Seasoned captains with experience on type? Sure, couple of days so they get used to the different papers and checklists, and off they go. New first officers whose last aircraft was C172? No way.
But that's not the case. They've done over double the amount of time in the sim and have lived and breathed the A320 (or 737) mass+balance, CAT 2/3, NPAs etc during that time. My airline has a well established MPL program (not sure, but I'd be surprised if there are any bigger ones globally). It's 50 sectors minimum here, which is probably 100hrs or more of flying and obviously more as required. After that, they'll have a number of restrictions that won't get removed till their command. Half crosswind limit, no contaminated runways, no autolands as PF, minimum 400m RVR, initially restrictions on reduced flap landings (they go after about 6 months).

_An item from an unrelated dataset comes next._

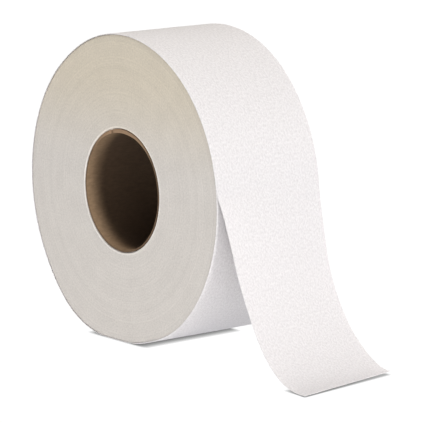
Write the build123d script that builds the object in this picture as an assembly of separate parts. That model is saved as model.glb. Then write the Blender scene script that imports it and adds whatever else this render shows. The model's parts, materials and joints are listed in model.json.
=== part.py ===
from build123d import *
import math
import os

# A jumbo toilet roll for a washroom dispenser, standing on its rim with its end hanging free.
# Two pieces: the tissue web, wound into a roll and hanging free at its end, and the core it is wound on.
# Millimetres. The roll's axis is Y, Z is up, and the free end leaves on the +X side.
# The origin is the middle of the core's bore. The side called near is -Y, and far is +Y.

# --- core ---
core_bore = 83.5         # inside diameter of the paperboard tube
core_wall = 1.8          # glued plies of the tube

# --- wound tissue ---
web_width = 89.0         # the tissue is slit to this width, and the core is cut with it
roll_diameter = 221.0    # over the outermost turn
flat_depth = 2.4         # the soft roll has settled this far at the bottom

# --- free end of the web ---
sheet_thickness = 0.4    # of the hanging sheet
seat_depth = 1.0         # the sheet's line starts this far under the roll's surface
edge_inset = 0.3         # the sheet leaves this far inside the roll's end faces
peel_angle = 13.5        # degrees above level, where the sheet's line starts
near_lean = 20.0         # degrees from vertical, at which the near edge hangs
far_lean = 5.0           # the same for the far edge
near_hang = 0.87         # share of the drop over which the near edge stays nearly straight
far_hang = 0.97          # the same for the far edge
near_reach = 104.5       # how far the near corner lies beyond the roll's side
far_reach = 87.0         # the same for the far corner
near_lay = 44.0          # how gently the near edge comes level with the ground
far_lay = 8.0            # the same for the far edge
tail_drift = 9.0         # how far the end has swung to the near side
drift_at_landing = 0.55  # share of that swing where the sheet comes down

core_radius = core_bore / 2 + core_wall
roll_radius = roll_diameter / 2
ground = flat_depth - roll_radius


def ring(outer_radius, inner_radius, length):
    """A tube along Y, centred on the origin."""
    section = Circle(outer_radius) - Circle(inner_radius)
    return extrude(Plane.XZ * section, length / 2, both=True)


def wound_roll():
    """The turns of tissue, wound tight on the core and settled flat at the bottom."""
    turns = ring(roll_radius, core_radius, web_width)
    below_ground = Pos(0, 0, ground) * Box(
        roll_diameter,
        2 * web_width,
        roll_diameter,
        align=(Align.CENTER, Align.CENTER, Align.MAX),
    )
    return turns - below_ground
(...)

The reality is we just don't have an aviation sector that would cater to what seems absoultely necessary on the otherside of the atlantic. The safety data shows it doesn't matter anyway, the European skies are not more dangerous. Clearly not every training department/program is as robust as the next one, but saying 'no way' seems to be entirely emotional rather than logical when the evidence doesn't seem to exist. If the concern is this great, I'd never get on a European aircraft again as there will be few (none?) that operate without these sorts of cadets.

I can think of countless incidents where very experienced crews made some elementary and often catestrophic mistakes. On the other hand, I struggle to think of many where a freshly minted cadet was the fundemental reason for an incident - one which an average experienced guy would have saved the day. Obviosuly we're looking at this one from the UAE involving a cadet, but it still doesn't seem like a mistake that an experienced crew would be immune from, neither was it initially detected by a very experienced trainer.